« D'où rayonne la nuit (Molière-Lully, impromptu musical) » Texte et mise en scène Yoann Gasiorowski. Direction musicale et arrangements Vincent Leterme. Du 27 janvier au 6 mars 2022, au Studio-Théâtre.
Yoann Gasiorowski. C’est Éric Ruf qui nous a soufflé, à Vincent et à moi-même, l’idée d’un spectacle musical ayant pour thème « Molière et la musique », dans l’esprit du format cabaret que la Comédie-Française propose depuis plusieurs années au Studio-Théâtre. Une vaste thématique pour laquelle il fallait donc trouver un sujet. Nous aurions pu évoquer, par exemple, les musiques qui ont influencé Molière dans son milieu familial, ou pendant ses années en province avec L’Illustre Théâtre. Mais, rapidement, nous nous sommes concentrés sur son principal collaborateur musical, Giambatista Lully, « l’autre Baptiste » pour paraphraser Me de Sévigné. Leur collaboration est prolifique, surprenante mais finalement assez méconnue par de nombreux aspects. Notre ambition, dans ce spectacle, c’est aussi que la Troupe chante des chansons du répertoire baroque.
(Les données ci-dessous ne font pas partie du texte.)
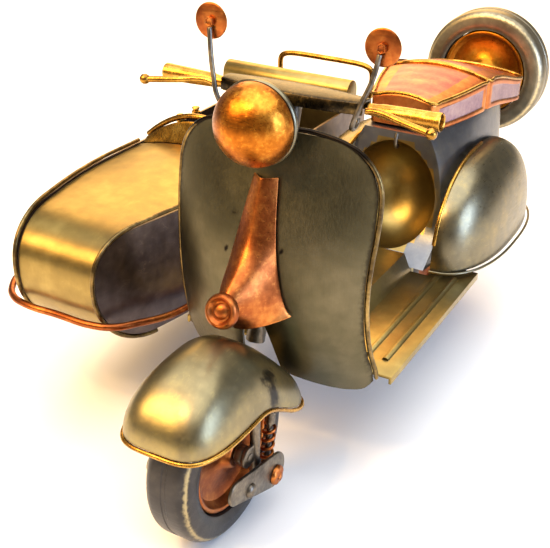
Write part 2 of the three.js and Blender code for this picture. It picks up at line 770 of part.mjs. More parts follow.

Vincent Leterme. Et comme dans tous les précédents cabarets de la Maison, nous nous emparons de la matière musicale en nous autorisant de l’interpréter, voire de la relire. Peut-être, cette fois-ci, avec d’autant plus de gourmandise et d’amour que ni les acteurs ni moi-même ne sommes des spécialistes de ce répertoire
Yoann Gasiorowski. Quant au titre, c’est une annonce à la fois lumineuse et poétique de notre axe dramaturgique. J’ai trouvé dans ce vers tiré des Contemplations de Victor Hugo, « Un affreux soleil noir d’où rayonne la nuit », un oxymore évocateur de la relation ambivalente qu’entretenaient Molière et Lully, notamment par rapport au pouvoir. C’est aussi une allusion au rayonnement dont ils jouissent encore aujourd’hui. Les spectacles qu’ils ont créés pour les divertissements organisés par Louis XIV, et qui se terminaient souvent au milieu de la nuit, y participent grandement. C’est, en tout, une dizaine de spectacles que nos deux protagonistes ont signée ensemble dans ce contexte, des Fâcheux en 1661 à Psyché en 1671, en passant par Le Mariage forcé, George Dandin, Monsieur de Pourceaugnac, Le Bourgeois gentilhomme…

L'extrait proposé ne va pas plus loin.